Creating an Image Labeling Task
- On the Create annotation task page, select the image dataset to be annotated and select annotation items. The annotation items vary depending on the data file type. You can select annotation items as prompted.
If you select Image Caption or Object Detection, you can enable the AI pre-annotation function. AI pre-annotation automatically generates labeling content and does not overwrite the original dataset. The annotation content can be used as a reference for annotation personnel to improve annotation efficiency.
- You can enable the multiplayer job function. After this function is enabled, you can select multiple persons to complete the operation. In addition, the review function can be enabled if required. Configure labeling allocation and review by referring to Table 4.
Table 4 Labeling allocation and review configuration
|
Type |
Parameter |
Description |
|
Labeling assignment |
Annotator |
Add annotators and the number of annotations. |
|
Annotation requirements |
If you select Image Caption and enable AI pre-annotation, you can set the annotation requirements in either of the following ways:
- Full annotation: The labeling personnel need to manually label all data before submitting the annotations.

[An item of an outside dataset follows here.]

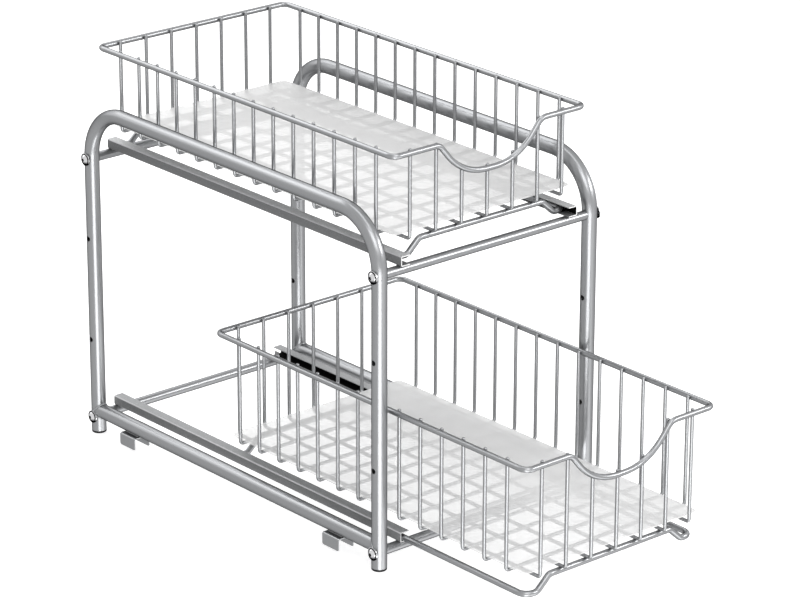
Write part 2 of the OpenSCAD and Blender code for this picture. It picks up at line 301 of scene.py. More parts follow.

- Partial annotation: After confirming that the AI pre-annotation meets the requirements, you can directly use the AI pre-annotation function to label the dataset and submit the annotations.
|
|
Labeling review |
Is reviewed |
- No: The review operation is not performed after labeling.
- Yes: The reviewer checks the annotation content of the annotator. If any problem is found, the reviewer can specify the reason and reject the annotation data. The annotator needs to label the data again.
|
|
Reviewer |
Add reviewers and the number of reviewers. |
|
Review Requirement |
- Full review: The reviewer needs to manually review all data records one by one.
- Partial review: If the labeling quality of some data is high, the reviewer can submit the remaining data for review in one-click mode. By default, the data is approved and the review task is complete.
|
- After the configuration is complete, click Complete creation.